TO BE DONE
Write out the full listing again, exactly as it stands.

EXTRACTED ENTRIES start

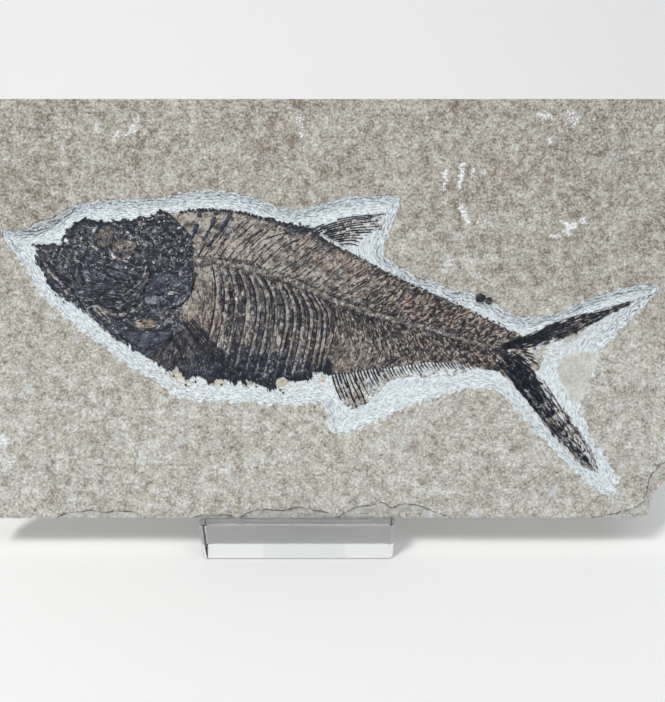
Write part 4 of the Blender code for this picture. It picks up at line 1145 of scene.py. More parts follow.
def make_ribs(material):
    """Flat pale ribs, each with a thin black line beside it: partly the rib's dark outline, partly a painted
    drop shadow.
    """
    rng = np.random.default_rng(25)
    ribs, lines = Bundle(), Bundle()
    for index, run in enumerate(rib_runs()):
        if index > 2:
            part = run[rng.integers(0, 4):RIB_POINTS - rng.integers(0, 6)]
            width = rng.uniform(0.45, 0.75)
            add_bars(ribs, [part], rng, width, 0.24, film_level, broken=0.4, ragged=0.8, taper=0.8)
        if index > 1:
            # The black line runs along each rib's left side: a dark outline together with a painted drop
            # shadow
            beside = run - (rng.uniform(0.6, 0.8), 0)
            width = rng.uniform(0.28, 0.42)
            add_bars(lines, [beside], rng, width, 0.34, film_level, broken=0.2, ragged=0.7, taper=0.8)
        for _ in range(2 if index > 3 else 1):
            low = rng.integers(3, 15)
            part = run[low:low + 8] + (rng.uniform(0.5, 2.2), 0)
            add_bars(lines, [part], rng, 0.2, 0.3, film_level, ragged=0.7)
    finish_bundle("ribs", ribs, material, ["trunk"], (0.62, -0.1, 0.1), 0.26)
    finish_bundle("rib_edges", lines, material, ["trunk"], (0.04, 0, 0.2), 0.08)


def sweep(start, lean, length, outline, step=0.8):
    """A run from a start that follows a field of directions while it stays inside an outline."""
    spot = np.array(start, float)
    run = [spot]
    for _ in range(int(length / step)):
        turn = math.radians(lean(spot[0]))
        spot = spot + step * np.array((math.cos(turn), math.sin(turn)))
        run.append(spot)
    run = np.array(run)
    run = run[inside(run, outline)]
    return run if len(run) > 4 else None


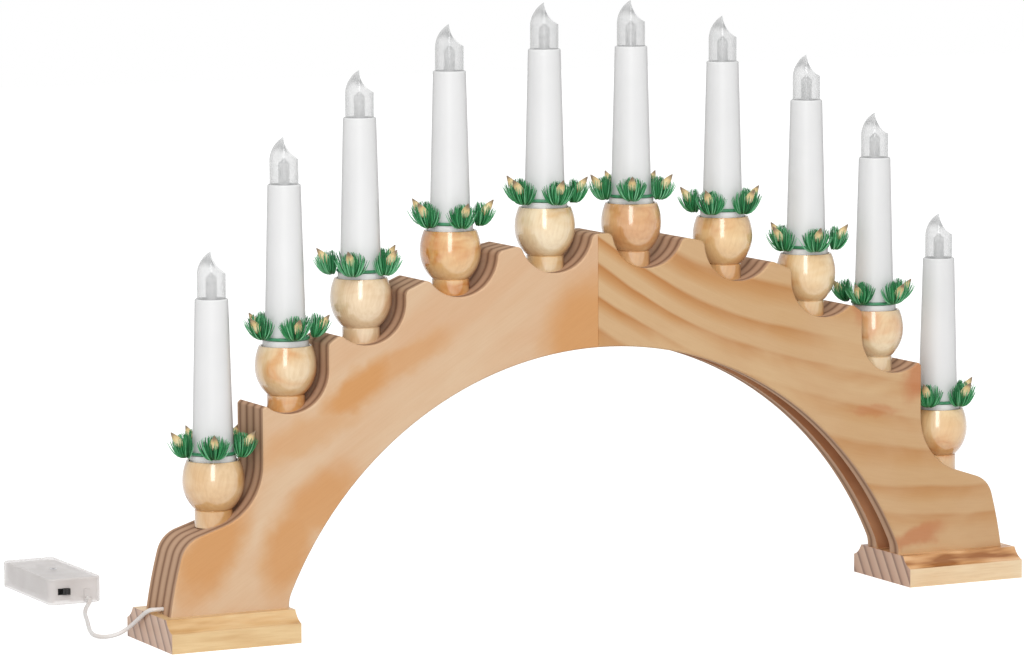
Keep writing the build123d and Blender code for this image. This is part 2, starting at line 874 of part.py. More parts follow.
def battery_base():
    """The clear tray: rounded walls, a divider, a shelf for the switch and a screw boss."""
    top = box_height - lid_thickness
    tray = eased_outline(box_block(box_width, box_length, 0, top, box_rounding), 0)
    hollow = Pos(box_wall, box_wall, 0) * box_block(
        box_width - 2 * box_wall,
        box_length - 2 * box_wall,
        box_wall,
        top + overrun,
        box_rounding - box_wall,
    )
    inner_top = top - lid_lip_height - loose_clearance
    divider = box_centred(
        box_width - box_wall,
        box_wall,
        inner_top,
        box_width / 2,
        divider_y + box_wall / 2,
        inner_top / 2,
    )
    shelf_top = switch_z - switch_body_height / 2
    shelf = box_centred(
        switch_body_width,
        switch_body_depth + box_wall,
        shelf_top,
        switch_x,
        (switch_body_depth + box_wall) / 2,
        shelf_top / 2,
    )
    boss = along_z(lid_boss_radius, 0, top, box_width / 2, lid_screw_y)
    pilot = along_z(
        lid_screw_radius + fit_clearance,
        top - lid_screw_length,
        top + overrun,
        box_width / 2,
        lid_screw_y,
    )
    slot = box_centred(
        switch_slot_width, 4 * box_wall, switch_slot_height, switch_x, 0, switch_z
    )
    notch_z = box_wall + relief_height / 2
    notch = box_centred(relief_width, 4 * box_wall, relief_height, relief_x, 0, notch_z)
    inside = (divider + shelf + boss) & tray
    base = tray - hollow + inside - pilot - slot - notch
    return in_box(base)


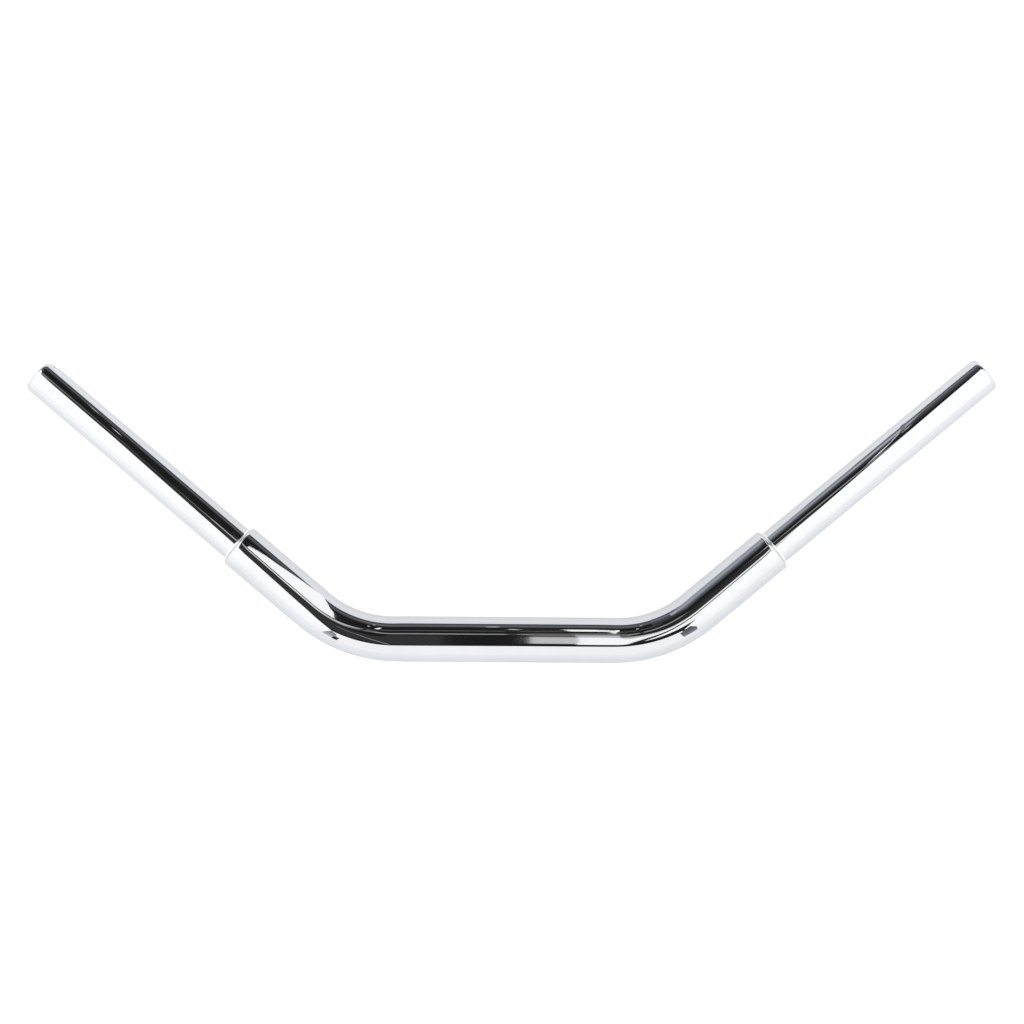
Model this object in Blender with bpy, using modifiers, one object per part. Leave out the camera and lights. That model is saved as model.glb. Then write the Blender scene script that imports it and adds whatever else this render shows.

EXTRACTED ENTRIES end

TASK RESPONSE
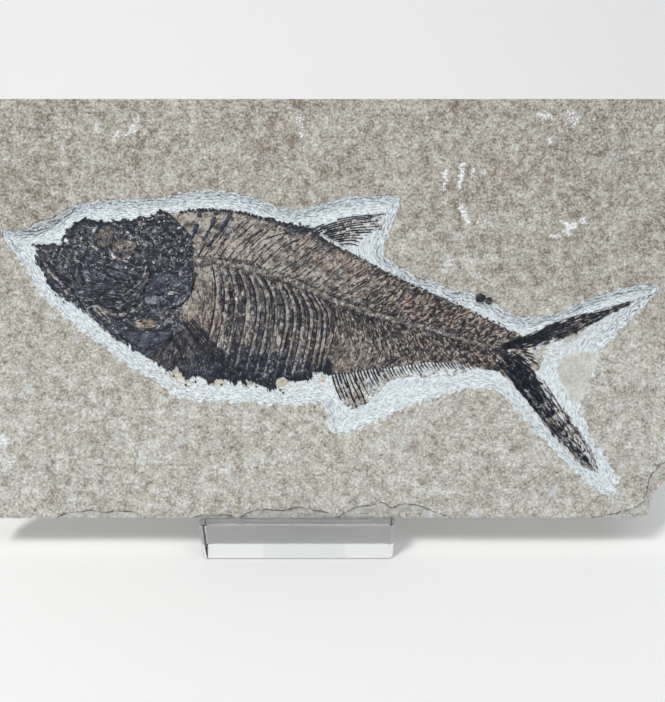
Write part 4 of the Blender code for this picture. It picks up at line 1145 of scene.py. More parts follow.
def make_ribs(material):
    """Flat pale ribs, each with a thin black line beside it: partly the rib's dark outline, partly a painted
    drop shadow.
    """
    rng = np.random.default_rng(25)
    ribs, lines = Bundle(), Bundle()
    for index, run in enumerate(rib_runs()):
        if index > 2:
            part = run[rng.integers(0, 4):RIB_POINTS - rng.integers(0, 6)]
            width = rng.uniform(0.45, 0.75)
            add_bars(ribs, [part], rng, width, 0.24, film_level, broken=0.4, ragged=0.8, taper=0.8)
        if index > 1:
            # The black line runs along each rib's left side: a dark outline together with a painted drop
            # shadow
            beside = run - (rng.uniform(0.6, 0.8), 0)
            width = rng.uniform(0.28, 0.42)
            add_bars(lines, [beside], rng, width, 0.34, film_level, broken=0.2, ragged=0.7, taper=0.8)
        for _ in range(2 if index > 3 else 1):
            low = rng.integers(3, 15)
            part = run[low:low + 8] + (rng.uniform(0.5, 2.2), 0)
            add_bars(lines, [part], rng, 0.2, 0.3, film_level, ragged=0.7)
    finish_bundle("ribs", ribs, material, ["trunk"], (0.62, -0.1, 0.1), 0.26)
    finish_bundle("rib_edges", lines, material, ["trunk"], (0.04, 0, 0.2), 0.08)


def sweep(start, lean, length, outline, step=0.8):
    """A run from a start that follows a field of directions while it stays inside an outline."""
    spot = np.array(start, float)
    run = [spot]
    for _ in range(int(length / step)):
        turn = math.radians(lean(spot[0]))
        spot = spot + step * np.array((math.cos(turn), math.sin(turn)))
        run.append(spot)
    run = np.array(run)
    run = run[inside(run, outline)]
    return run if len(run) > 4 else None


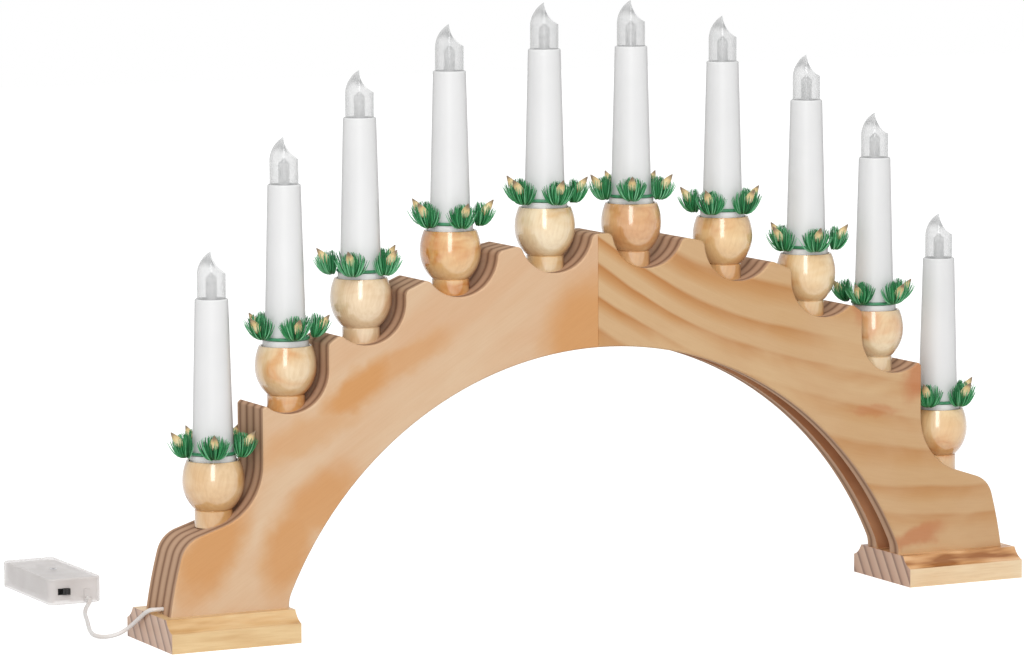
Keep writing the build123d and Blender code for this image. This is part 2, starting at line 874 of part.py. More parts follow.
def battery_base():
    """The clear tray: rounded walls, a divider, a shelf for the switch and a screw boss."""
    top = box_height - lid_thickness
    tray = eased_outline(box_block(box_width, box_length, 0, top, box_rounding), 0)
    hollow = Pos(box_wall, box_wall, 0) * box_block(
        box_width - 2 * box_wall,
        box_length - 2 * box_wall,
        box_wall,
        top + overrun,
        box_rounding - box_wall,
    )
    inner_top = top - lid_lip_height - loose_clearance
    divider = box_centred(
        box_width - box_wall,
        box_wall,
        inner_top,
        box_width / 2,
        divider_y + box_wall / 2,
        inner_top / 2,
    )
    shelf_top = switch_z - switch_body_height / 2
    shelf = box_centred(
        switch_body_width,
        switch_body_depth + box_wall,
        shelf_top,
        switch_x,
        (switch_body_depth + box_wall) / 2,
        shelf_top / 2,
    )
    boss = along_z(lid_boss_radius, 0, top, box_width / 2, lid_screw_y)
    pilot = along_z(
        lid_screw_radius + fit_clearance,
        top - lid_screw_length,
        top + overrun,
        box_width / 2,
        lid_screw_y,
    )
    slot = box_centred(
        switch_slot_width, 4 * box_wall, switch_slot_height, switch_x, 0, switch_z
    )
    notch_z = box_wall + relief_height / 2
    notch = box_centred(relief_width, 4 * box_wall, relief_height, relief_x, 0, notch_z)
    inside = (divider + shelf + boss) & tray
    base = tray - hollow + inside - pilot - slot - notch
    return in_box(base)


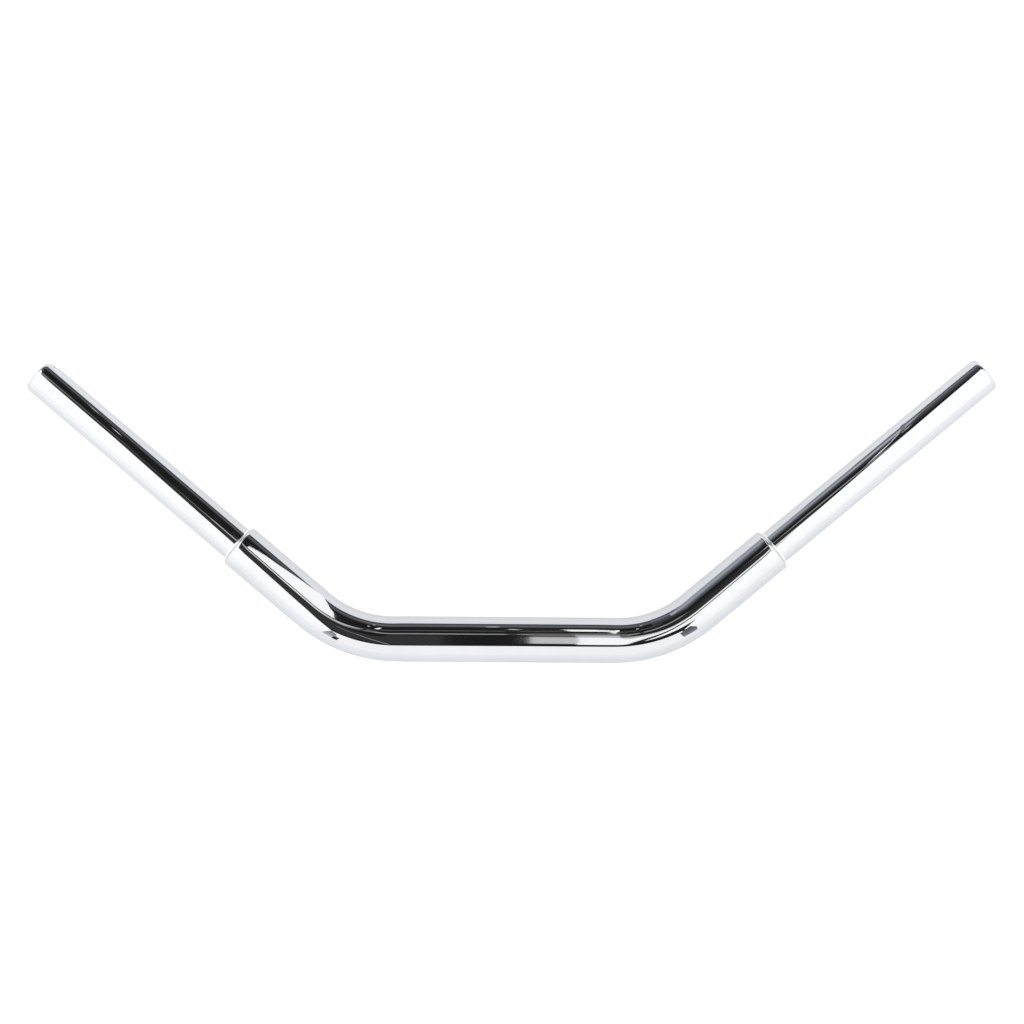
Model this object in Blender with bpy, using modifiers, one object per part. Leave out the camera and lights. That model is saved as model.glb. Then write the Blender scene script that imports it and adds whatever else this render shows.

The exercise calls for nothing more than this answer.